New research suggests that a computer algorithm may be better than radiologists at detecting lung cancer.
Lung cancer causes almost 160,000 deaths in the United States, according to the most recent estimates. The condition is the leading cause of cancer-related death in the U.S., and early detection is crucial for both stopping the spread of tumors and improving patient outcomes.
As an alternative to chest X-rays, healthcare professionals have recently been using computed tomography (CT) scans to screen for lung cancer.
In fact, some scientists argue that CT scans are superior to X-rays for lung cancer detection, and research has shown that low-dose CT (LDCT) in particular has reduced lung cancer deaths by 20%.
However, a high rate of false positives and false negatives still riddles the LDCT procedure. These errors typically delay the diagnosis of lung cancer until the disease has reached an advanced stage when it becomes too difficult to treat.
New research may safeguard against these errors. A group of scientists has used artificial intelligence (AI) techniques to detect lung tumors in LDCT scans.
Daniel Tse, from the Google Health Research group in Mountain View, CA, is the corresponding author of the study, the findings of which appear in the journal Nature Medicine.
‘Model outperformed all six radiologists’
Tse and colleagues applied a form of AI called deep learning to 42,290 LDCT scans, which they accessed from the Northwestern Electronic Data Warehouse and other data sources belonging to the Northwestern Medicine hospitals in Chicago, IL.
The deep-learning algorithm enables computers to learn by example. In this case, the researchers trained the system using a primary LDCT scan together with an earlier LDCT scan, if it was available.
Prior LDCT scans are useful because they can reveal an abnormal growth rate of lung nodules, thus indicating malignancy.
In the current study, the AI provided an “automated image evaluation system” that accurately predicted the malignancy of lung nodules without any human intervention.
The researchers compared the AI’s evaluations with those of six board-certified U.S. radiologists who had up to 20 years of clinical experience.
When prior LDCT scans were not available, the AI “model outperformed all six radiologists with absolute reductions of 11% in false positives and 5% in false negatives,” report Tse and colleagues. When previous imaging was available, the AI performed just as well as the radiologists.
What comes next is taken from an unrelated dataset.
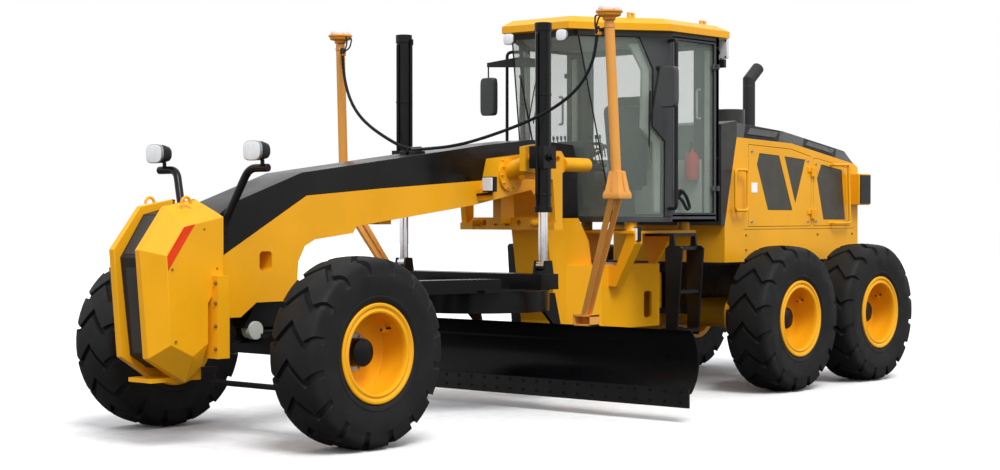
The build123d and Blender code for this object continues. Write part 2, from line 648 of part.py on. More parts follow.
def engine_block():
    front, rear = hood_front - 310, hood_rear + 750
    middle = (front + rear) / 2
    lug = block(middle - 75, middle + 75, rail_half - 80, rail_half - 40, 1040, 1100)
    return block(rear, front, 80 - rail_half, rail_half - 80, 1000, 1900) + lug + across(lug)


hood_top = [(hood_rear, 2120), (-7600, 2162), (-6409, 2334), (hood_front, 2364)]
hood_lean = [(hood_foot, 1537), (hood_foot, hood_bottom)]
front_door = [(-5640, 1520), (-6780, 1520), (-6780, 2215), (-6409, 2280), (-5640, 2305)]
rear_door = [(-6820, 1520), (-7560, 1520), (-7560, 2105), (-6900, 2200), (-6820, 2200)]
meshes = [
    [(-5833, 2225), (-6183, 2209), (-6429, 1678), (-5986, 1678), (-5788, 2117)],
    [(-6281, 2205), (-6671, 2180), (-6484, 1740)],
    [(-6973, 2140), (-7378, 2090), (-7444, 1583), (-7016, 1584), (-6890, 1997)],
]  # wire mesh windows in the doors


def engine_hood():
    body = side([(hood_rear, hood_bottom)] + hood_top + hood_lean, -hood_y, hood_y)
    w = hood_wall
    core = side([(hood_rear + w, hood_bottom + w)] + [(max(x - w * 0.5, hood_rear + w), z - w) for x, z in hood_top]
                + [(x - w, z) for x, z in hood_lean[:1]] + [(hood_foot - w, hood_bottom + w)], -hood_y + w, hood_y - w)
    shell = body - core
    shell -= block(-7000, -5600, -280, 280, hood_bottom - 1, hood_bottom + w + 1)
    for door in (front_door, rear_door):
        shell -= side(door, -hood_y - 1, hood_y + 1)
    for z in hood_hinges:
        for x, toward in ((front_door[1][0], 1), (rear_door[0][0], -1)):
            fixed = door_hinge(x, hood_y, z, toward)[0]
            shell += fixed + across(fixed)
    return shell - block(hood_rear - 1, hood_rear + w + 1, -500, 500, 1300, 1980)


def hood_door(points, hinge_x, toward):
    """Left: a panel inside its opening, with its hinges and the recesses of its mesh windows."""
    middle = sum(x for x, z in points) / len(points)
    inner = [(x - face_gap if x > middle else x + face_gap, z + face_gap if z < 1600 else z - face_gap) for x, z in points]
    door = side(inner, hood_y - hood_wall, hood_y)
    for window in meshes:
        if min(x for x, z in points) < window[0][0] < max(x for x, z in points):
            door -= side(window, hood_y - 14, hood_y + 1)
    for z in hood_hinges:
        door += door_hinge(hinge_x, hood_y, z, toward)[1]
    return door


def rear_door_rail():
    """Left."""
    rail_y, x0, x1 = hood_y + 65, -7150, -7430
    return pipe([(x0, hood_y - 5, 2138), (x0, rail_y, 2138), (x1 + 30, rail_y, 2142), (x1, rail_y, 1550), (x0, rail_y, 1548),
                 (x0, hood_y - 5, 1548)], 28, 24)


def hood_cap():
    """Dark top with leaning sides, its lid behind the cab, and the dark panel that closes the hood's front."""
    def ring(x, low, high, half):
        return Plane.YZ.offset(x) * outline([(-hood_y, low), (hood_y, low), (half, high), (-half, high)])
    runs = [ring(hood_front, 2364, 2520, 545), ring(-6409, 2334, 2458, 545), ring(-7600, 2162, 2292, 545),
            ring(hood_rear, 2120, 2205, 545)]
    cap = loft(runs[:2], ruled=True)
    for a, b in zip(runs[1:], runs[2:]):
        cap += loft([a, b], ruled=True)
    cap += side([hood_lean[0], (hood_front, 2364), (hood_front, 2520), (pillar_front, 2480), (pillar_front, 1537)],
                -hood_y, hood_y)
    return cap + rod((-6090, 120, 2400), (-6090, 120, 2668), 330)


def radiator_grille():
    return block(hood_rear + 5, hood_rear + hood_wall - 5, -500, 500, 1300, 1980)


def exhaust():
    """Upright pipe with a mitred end that leans to the rear."""
    x, d, bend, lean = -6650, 125, 3000, 52
    foot = 2433.3
    halves = Pos(x, 0, bend) * Rot(0, -lean / 2, 0) * Pos(0, 0, -400) * Box(800, 800, 800)
    tip = Pos(x, 0, bend) * Rot(0, -lean, 0) * Pos(0, 0, -200) * Cylinder(d / 2, 650, align=(Align.CENTER, Align.CENTER, Align.MIN))
    tip = tip & (Pos(x, 0, bend) * Rot(0, -lean, 0) * Pos(0, 0, -150) * Box(400, 400, 720))
    return (rod((x, 0, foot), (x, 0, bend + 200), d) & halves) + (tip - halves)


def handrails():
    """Rounded loops on the hood, ahead of its doors."""
    x0, x1, low, high, y = -5320, -5530, 1675, 2055, hood_y + 65
    middle = (x0 + x1) / 2
    loops = []
    for x in (x0, x1):
        loops.append(pipe([(middle, y, high), (x, y, high), (x, y, low), (middle, y, low)], 28, 35))
    for z in (low, high):
        loops.append(rod((middle, hood_y, z), (middle, y, z), 24))
    loop = loops[0] + loops[1:]
    return [loop, across(loop)]


def cab_rails():
    """Grab rails beside the doors, and the mirrors on their arms."""
    low, high, x = cab_floor + 130, cab_top - 110, door_front + 105
    grab = pipe([(x - 65, side_y - 50, low), (x, side_y + 120, low), (x, side_y + 120, high),
                 (x - 65, side_y - 50, high)], 30, 40) - cab_hull(0)
    arm = pipe([(-3810, 705, cab_top), (-3810, 705, cab_top - 160), (-3810, 1020, cab_top - 200),
                (-3810, 1020, cab_top - 390)], 28, 60)
    mirror = block(-3840, -3790, 935, 1115, cab_top - 720, cab_top - 360)
    return grab, across(grab), arm + mirror, across(arm + mirror)


def ladder():
    """Left."""
    plates = []
    top = cab_floor - 100
    for x in (door_front + 65, door_front - 260):
        plates.append(front([(830, 575), (945, 575), (1000, 1340), (980, 1360), (925, 1365), (912, top), (870, top), (862, 1365),
                             (820, 1340)], x - 20, x))
    steps = [block(door_front - 265, door_front + 50, 835, 960, z, z + 28) for z in (600, 945, 1325)]
    rungs = plates[0]
    for piece in plates[1:] + steps:
        rungs += piece
    return rungs + block(door_front - 280, door_front + 65, 600, 912, top - 25, top)


def rear_lamps():
    """Square lamp boxes on the hood's sides, behind the doors."""
    lamp = block(hood_rear - 60, -7575, hood_y, hood_y + 130, 1730, 2060)
    return lamp, across(lamp)


# ------------------------------------------------------------ the machine
write_wheels()
write("front_axle", front_axle())
for tag, place in (("left", lambda shape: shape), ("right", across)):
    write(f"lean_bracket_{tag}", place(lean_bracket()))
    write(f"knuckle_{tag}", place(knuckle()))
    write(f"lift_barrel_{tag}", place(lift_barrel()))
    write(f"lift_rod_{tag}", place(lift_rod()))
    write(f"mast_cable_{tag}", place(mast_cable()))
    frame_part, glass_part = cab_door()
    write(f"cab_door_{tag}", place(frame_part))
    write(f"cab_door_glass_{tag}", place(glass_part))
    write(f"hood_door_front_{tag}", place(hood_door(front_door, front_door[1][0], 1)))
    write(f"hood_door_rear_{tag}", place(hood_door(rear_door, rear_door[0][0], -1) + rear_door_rail()))
write("tie_rod", tie_rod())
write("front_frame", front_frame())
write("frame_cap", frame_cap())
write("counterweight", counterweight(), across(counterweight()))
write("nose_grille", nose_grille())
write("front_lamps", *front_lamps())
write("lift_arms", lift_arms())
write("drawbar", drawbar())
write("circle", circle())
write("blade_carriage", blade_carriage())
write("moldboard", moldboard())
write("cutting_edges", cutting_edges())
write("gnss_masts", gnss_masts(), across(gnss_masts()))
write("gnss_receivers", gnss_receivers(), across(gnss_receivers()))
write("cab_frame", cab_frame())
write("cab_glass", *cab_glass())
write("cab_roof", cab_roof())
write("cab_interior", *cab_interior())
write("cab_rails", *cab_rails())
write("ladders", ladder(), across(ladder()))
write("rear_frame", rear_frame())
write("tandem_cases", tandem_cases())
write("engine_block", engine_block())
write("engine_hood", engine_hood())
write("hood_cap", hood_cap())
write("radiator_grille", radiator_grille())
write("exhaust", exhaust())
write("handrails", *handrails())
write("rear_lamps", *rear_lamps())
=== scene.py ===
import json
import math

import bmesh
import bpy
from mathutils import Matrix, Vector


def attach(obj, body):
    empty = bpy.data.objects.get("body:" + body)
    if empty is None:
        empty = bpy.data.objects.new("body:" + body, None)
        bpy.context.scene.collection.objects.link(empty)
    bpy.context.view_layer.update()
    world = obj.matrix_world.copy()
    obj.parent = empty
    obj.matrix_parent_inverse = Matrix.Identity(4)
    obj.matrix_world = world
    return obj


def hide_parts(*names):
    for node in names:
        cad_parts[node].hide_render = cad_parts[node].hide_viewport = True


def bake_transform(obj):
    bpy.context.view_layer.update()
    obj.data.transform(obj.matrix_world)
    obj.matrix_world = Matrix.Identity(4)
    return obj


# Motor grader. Metres, +X forward, +Y to the machine's left, +Z up. Places are
# given from the front axle, as on a drawing, and here() moves them to the row frame,
# whose origin is on the ground under the middle of the machine.

MIDDLE = -3.29  # middle of the machine, from the front axle


def here(x, y, z):
    """A place from the front axle, in the row frame."""
    return Vector((x - MIDDLE, y, z))


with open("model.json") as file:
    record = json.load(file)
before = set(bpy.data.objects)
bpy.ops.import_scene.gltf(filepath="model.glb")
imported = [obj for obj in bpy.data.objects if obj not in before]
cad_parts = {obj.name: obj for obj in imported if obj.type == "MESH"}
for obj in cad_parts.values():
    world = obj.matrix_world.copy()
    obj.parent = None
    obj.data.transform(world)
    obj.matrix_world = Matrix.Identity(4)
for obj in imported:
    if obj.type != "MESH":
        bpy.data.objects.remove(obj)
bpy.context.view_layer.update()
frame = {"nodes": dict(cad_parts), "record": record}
nodes = frame["nodes"]

# ------------------------------------------------------------ camera
CAMERA_AT = (8.966, 10.135, 1.643)
CAMERA_YAW = math.radians(40.78)
CAMERA_DIP = math.radians(0.667)
CAMERA_LENS = 65.41
SENSOR = 36

camera_data = bpy.data.cameras.new("camera")
camera_data.lens = CAMERA_LENS
camera_data.sensor_width = SENSOR
camera = bpy.data.objects.new("camera", camera_data)
bpy.context.scene.collection.objects.link(camera)
camera.location = here(*CAMERA_AT)
level = math.cos(CAMERA_DIP)
look = Vector((-math.cos(CAMERA_YAW) * level, -math.sin(CAMERA_YAW) * level, -math.sin(CAMERA_DIP)))
camera.rotation_euler = look.to_track_quat("-Z", "Y").to_euler()
bpy.context.scene.camera = camera


# ------------------------------------------------------------ materials
def new_material(name):
    material = bpy.data.materials.new(name)
    material.use_nodes = True
    tree = material.node_tree
    return material, tree, tree.nodes["Principled BSDF"]


def add(tree, kind, **values):
    """A new node with its properties, or else its inputs, set by name."""
    node = tree.nodes.new(kind)
    for key, value in values.items():
        if hasattr(node, key):
            setattr(node, key, value)
        else:
            node.inputs[key.replace("_", " ").title()].default_value = value
    return node


def place(tree):
    return tree.nodes.new("ShaderNodeTexCoord").outputs["Object"]


def noise_of(tree, scale, detail, where=None):
    noise = add(tree, "ShaderNodeTexNoise", scale=scale, detail=detail)
    tree.links.new(where or place(tree), noise.inputs["Vector"])
    return noise.outputs["Fac"]


def two_tone(tree, value, positions, colours):
    """A ramp from one colour to another over the value between two positions."""
    ramp = tree.nodes.new("ShaderNodeValToRGB")
    for element, position, colour in zip(ramp.color_ramp.elements, positions, colours):
        element.position = position
        element.color = (*colour, 1)
    tree.links.new(value, ramp.inputs["Fac"])
    return ramp.outputs["Color"]


def mottle(tree, shader, colour, other, scale, low=0.4, high=0.65):
    """Slow change of colour over the surface between two close shades."""
    shown = two_tone(tree, noise_of(tree, scale, 5.0), (low, high), (colour, other))
    tree.links.new(shown, shader.inputs["Base Color"])
    return shown


def grain(tree, shader, scale, strength, distance, rounded=0.0):
    """Fine bump of the finish, and edges rounded a little where rounded is given."""
    bump = add(tree, "ShaderNodeBump", strength=strength, distance=distance)
    tree.links.new(noise_of(tree, scale, 3.0), bump.inputs["Height"])
    if rounded:
        edge = add(tree, "ShaderNodeBevel", samples=4, radius=rounded)
        tree.links.new(edge.outputs["Normal"], bump.inputs["Normal"])
    tree.links.new(bump.outputs["Normal"], shader.inputs["Normal"])


def sheen_patches(tree, shader, low, high, scale):
    """Roughness that drifts between two values, as on handled or dusty paint."""
    spread = add(tree, "ShaderNodeMapRange", from_min=0.3, from_max=0.7, to_min=low, to_max=high)
    tree.links.new(noise_of(tree, scale, 4.0), spread.inputs["Value"])
    tree.links.new(spread.outputs["Result"], shader.inputs["Roughness"])


def shade(colour, factor):
    return tuple(min(1.0, channel * factor) for channel in colour)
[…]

Study co-author Dr. Mozziyar Etemadi, a research assistant professor of anesthesiology at Northwestern University Feinberg School of Medicine in Chicago, explains why AI can outperform human evaluation.
“Radiologists generally examine hundreds of 2D images or ‘slices’ in a single CT scan, but this new machine learning system views the lungs in a huge, single 3D image,” Dr. Etemadi says.
“AI in 3D can be much more sensitive in its ability to detect early lung cancer than the human eye looking at 2D images. This is technically ‘4D’ because it is not only looking at one CT scan but two (the current and prior scan) over time.”
Dr. Mozziyar Etemadi
“In order to build the AI to view the CTs in this way, you require an enormous computer system of Google-scale,” he continues. “The concept is novel, but the actual engineering of it is also novel because of the scale.”
Dr. Etemadi goes on to extol the benefits of using deep-learning technology, emphasizing its precision. “The system can categorize a lesion with more specificity,” the researcher says.
“Not only can we better diagnose someone with cancer, we can also say if someone doesn’t have cancer, potentially saving them from an invasive, costly, and risky lung biopsy,” concludes Dr. Etemadi.
The researchers caution, however, that it is first necessary to validate these results in larger cohorts.